Entries with model source code
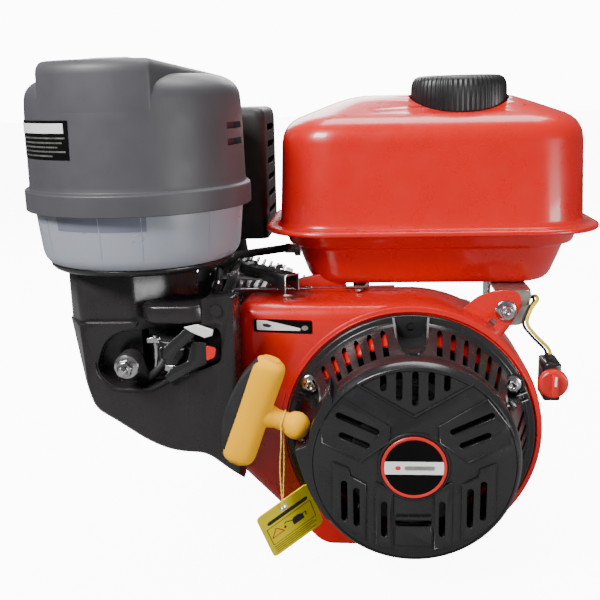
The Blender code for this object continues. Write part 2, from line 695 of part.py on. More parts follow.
def starter_reel():
    profile = [(8.4, -178), (48, -178), (48, -176), (35, -174), (35, -168), (48, -166), (48, -164),
               (24, -163), (24, -156), (8.4, -156)]
    return paint(turned("starter_reel", profile, (0, 0, CRANK_Z), (0, 1, 0), 24), CASTING)


def stem_way():
    return Vector((cos(STEM_TILT), 0, sin(STEM_TILT)))


def starter_handle():
    way = stem_way()
    up = Vector((-way.z, 0, way.x))
    half = GRIP_LENGTH / 2
    profile = [(0, -half), (7, -half), (11, -half + 4), (12, -half + 12), (GRIP_R, 0), (12, half - 12),
               (11, half - 4), (7, half), (0, half)]
    grip = turned("starter_handle", profile, GRIP, up, 16)
    join(grip, rod("stem", GRIP, GRIP + way * STEM_LENGTH, 7.5, 16, True))
    shape = bmesh.new()
    bmesh.ops.create_uvsphere(shape, u_segments=12, v_segments=8, radius=10.5 * MM)
    ball = from_bmesh("stem_ball", shape, True)
    ball.location = (GRIP + way * STEM_LENGTH) * MM
    join(grip, ball)
    slot = box("insert_slot", (-30, -7.3, -33), (-5.5, 7.3, 33), True)
    place = Matrix.Translation(GRIP * MM) @ Matrix.Rotation(-STEM_TILT, 4, "Y")
    slot.matrix_world = place @ Matrix.Translation(Vector((-17.75, 0, 0)) * MM)
    cut(grip, slot)
    return paint(grip, YELLOW)


def handle_insert():
    """The black rope stop let into the back of the grip."""
    half = 32
    outline = [(-5.8, half), (-16, half - 3), (-19.5, half - 14), (-20.5, 0), (-19.5, -half + 14),
               (-16, -half + 3), (-5.8, -half)]
    insert = plate("handle_insert", outline, -7, 7)
    place = Matrix.Translation(GRIP * MM) @ Matrix.Rotation(-STEM_TILT, 4, "Y")
    insert.matrix_world = place @ insert.matrix_world
    return paint(insert, RUBBER)


def starter_rope():
    start = GRIP + stem_way() * (STEM_LENGTH + 10.9)
    return paint(tube("starter_rope", [start, start + stem_way() * 8], 2.2), RUBBER)


TAG_HOLE = Vector((-97, -168, 64))
TAG_WIDE = Vector((0.80, 0.45, 0.42)).normalized()
TAG_FACE = TAG_WIDE.cross(Vector((-0.09, -0.45, 0.88))).normalized() * -1
TAG_UP = TAG_WIDE.cross(TAG_FACE)
STEM_REST = 22                  # where the string crosses the stem, from the middle of the grip


def tag_string():
    """A loop of string from the handle's stem down through the tag's hole."""
    stem = GRIP + stem_way() * STEM_REST
    low = TAG_HOLE
    knots = [stem + Vector((0, -8.4, 1)), stem + Vector((0, -8.8, -12)), low + Vector((-1, -7, 34)),
             low + Vector((0, -7.5, 8)), low + Vector((0, -3.5, 0)), low + Vector((0, 0, -0.6)),
             low + Vector((0, 2.2, 1.5)), low + Vector((0, 0.5, 10)), low + Vector((1, 4, 34)),
             stem + Vector((0, 8.8, -12)), stem + Vector((0, 8.4, 1))]
    return paint(tube("tag_string", smooth_route(knots), 0.6), CARD)


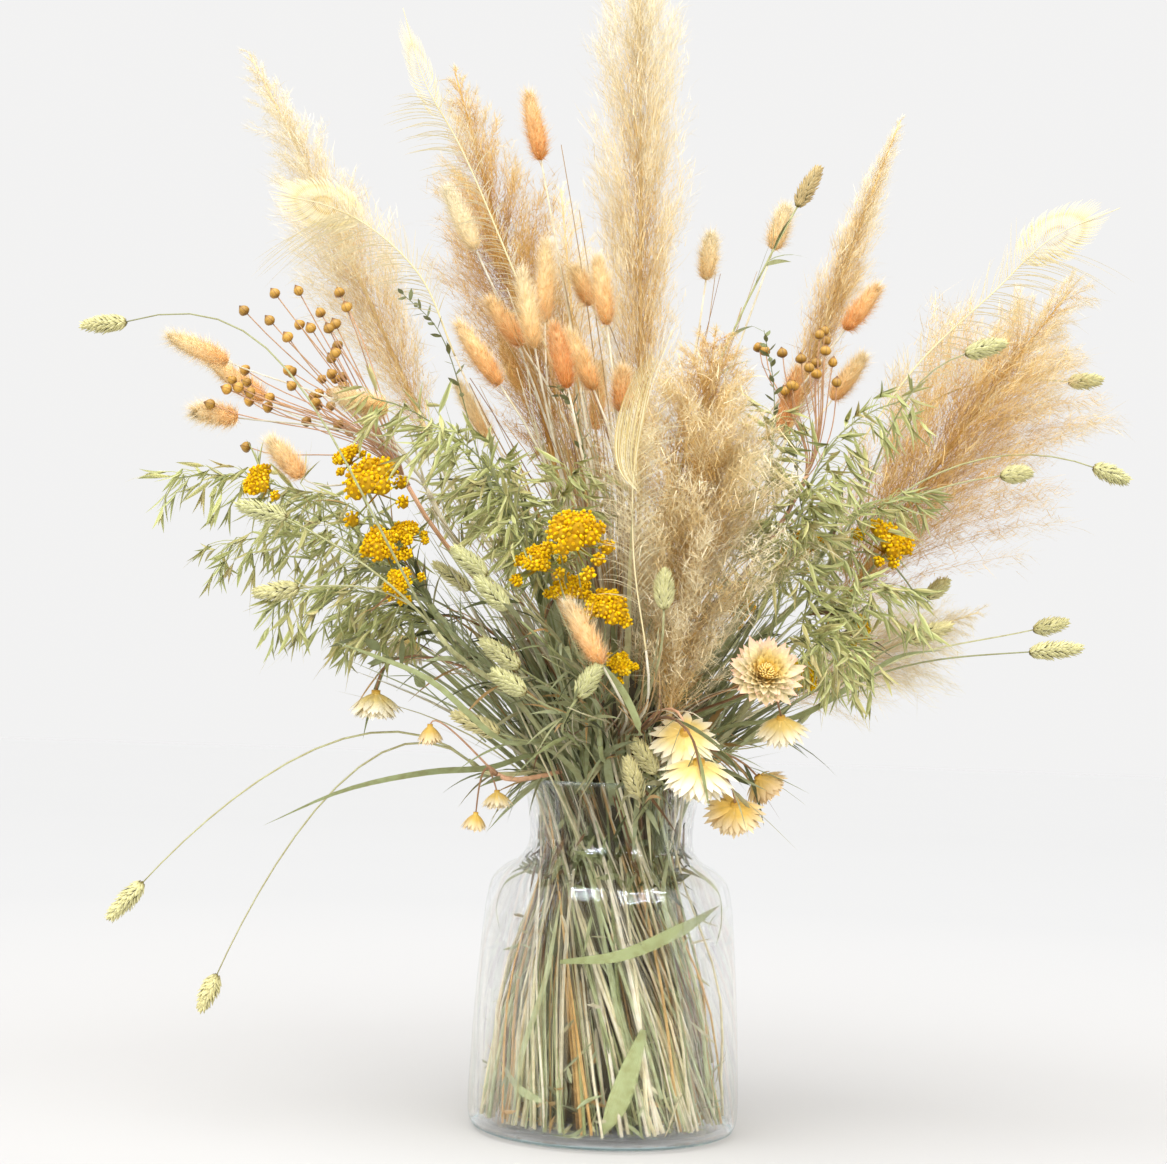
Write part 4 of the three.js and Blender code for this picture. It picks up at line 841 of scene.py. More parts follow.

What you should do:
Extract every line above exactly as it stands.

Result for this task:
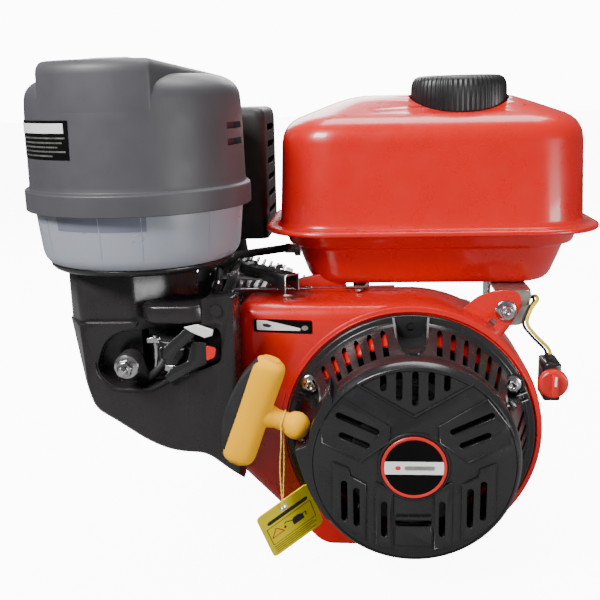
The Blender code for this object continues. Write part 2, from line 695 of part.py on. More parts follow.
def starter_reel():
    profile = [(8.4, -178), (48, -178), (48, -176), (35, -174), (35, -168), (48, -166), (48, -164),
               (24, -163), (24, -156), (8.4, -156)]
    return paint(turned("starter_reel", profile, (0, 0, CRANK_Z), (0, 1, 0), 24), CASTING)


def stem_way():
    return Vector((cos(STEM_TILT), 0, sin(STEM_TILT)))


def starter_handle():
    way = stem_way()
    up = Vector((-way.z, 0, way.x))
    half = GRIP_LENGTH / 2
    profile = [(0, -half), (7, -half), (11, -half + 4), (12, -half + 12), (GRIP_R, 0), (12, half - 12),
               (11, half - 4), (7, half), (0, half)]
    grip = turned("starter_handle", profile, GRIP, up, 16)
    join(grip, rod("stem", GRIP, GRIP + way * STEM_LENGTH, 7.5, 16, True))
    shape = bmesh.new()
    bmesh.ops.create_uvsphere(shape, u_segments=12, v_segments=8, radius=10.5 * MM)
    ball = from_bmesh("stem_ball", shape, True)
    ball.location = (GRIP + way * STEM_LENGTH) * MM
    join(grip, ball)
    slot = box("insert_slot", (-30, -7.3, -33), (-5.5, 7.3, 33), True)
    place = Matrix.Translation(GRIP * MM) @ Matrix.Rotation(-STEM_TILT, 4, "Y")
    slot.matrix_world = place @ Matrix.Translation(Vector((-17.75, 0, 0)) * MM)
    cut(grip, slot)
    return paint(grip, YELLOW)


def handle_insert():
    """The black rope stop let into the back of the grip."""
    half = 32
    outline = [(-5.8, half), (-16, half - 3), (-19.5, half - 14), (-20.5, 0), (-19.5, -half + 14),
               (-16, -half + 3), (-5.8, -half)]
    insert = plate("handle_insert", outline, -7, 7)
    place = Matrix.Translation(GRIP * MM) @ Matrix.Rotation(-STEM_TILT, 4, "Y")
    insert.matrix_world = place @ insert.matrix_world
    return paint(insert, RUBBER)


def starter_rope():
    start = GRIP + stem_way() * (STEM_LENGTH + 10.9)
    return paint(tube("starter_rope", [start, start + stem_way() * 8], 2.2), RUBBER)


TAG_HOLE = Vector((-97, -168, 64))
TAG_WIDE = Vector((0.80, 0.45, 0.42)).normalized()
TAG_FACE = TAG_WIDE.cross(Vector((-0.09, -0.45, 0.88))).normalized() * -1
TAG_UP = TAG_WIDE.cross(TAG_FACE)
STEM_REST = 22                  # where the string crosses the stem, from the middle of the grip


def tag_string():
    """A loop of string from the handle's stem down through the tag's hole."""
    stem = GRIP + stem_way() * STEM_REST
    low = TAG_HOLE
    knots = [stem + Vector((0, -8.4, 1)), stem + Vector((0, -8.8, -12)), low + Vector((-1, -7, 34)),
             low + Vector((0, -7.5, 8)), low + Vector((0, -3.5, 0)), low + Vector((0, 0, -0.6)),
             low + Vector((0, 2.2, 1.5)), low + Vector((0, 0.5, 10)), low + Vector((1, 4, 34)),
             stem + Vector((0, 8.8, -12)), stem + Vector((0, 8.4, 1))]
    return paint(tube("tag_string", smooth_route(knots), 0.6), CARD)


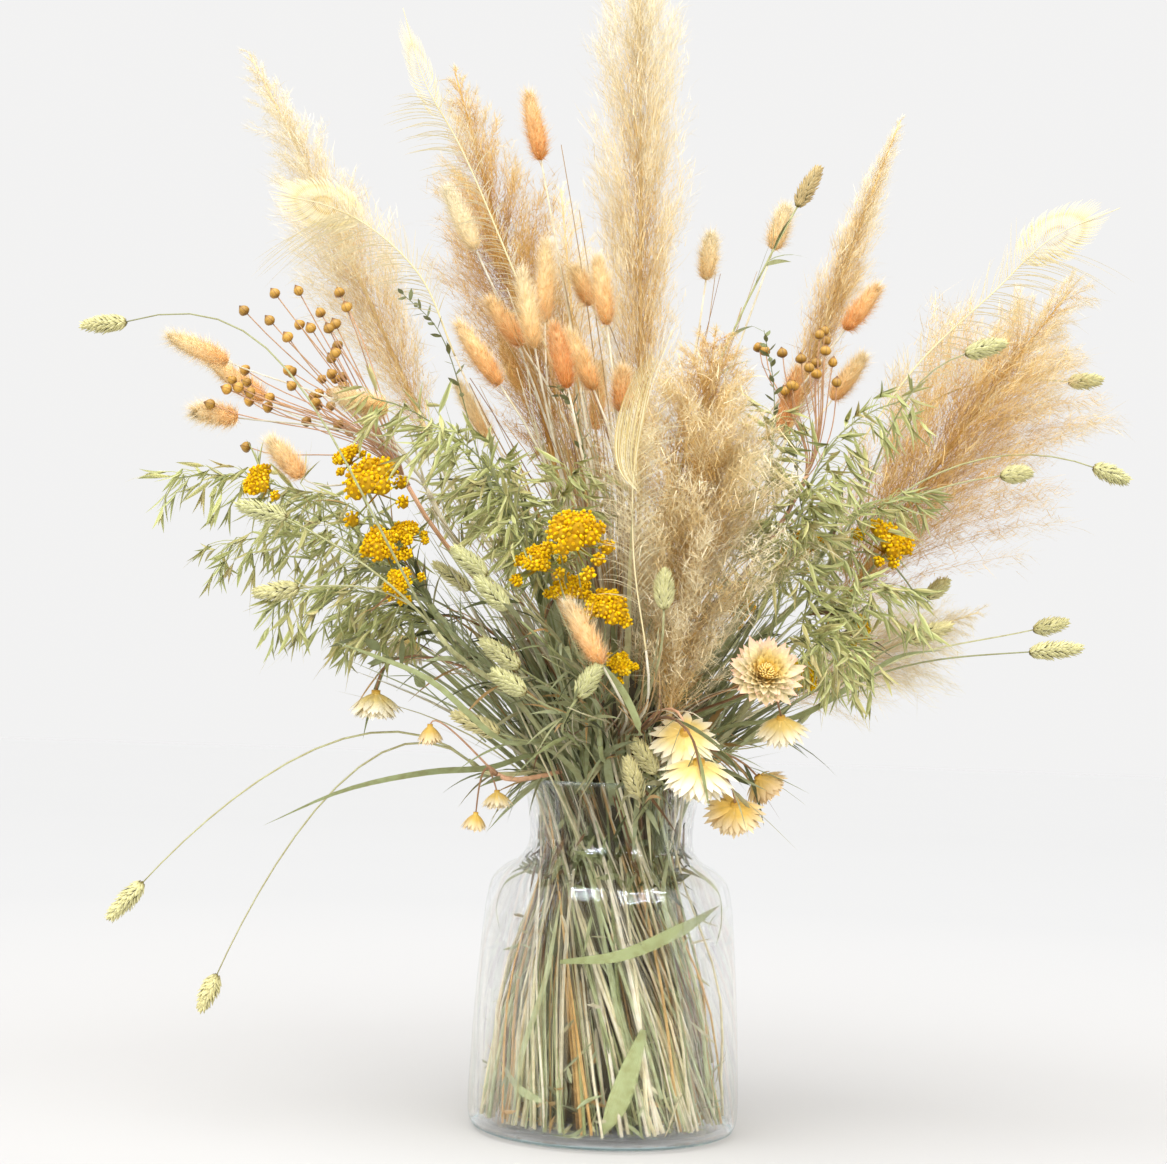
Write part 4 of the three.js and Blender code for this picture. It picks up at line 841 of scene.py. More parts follow.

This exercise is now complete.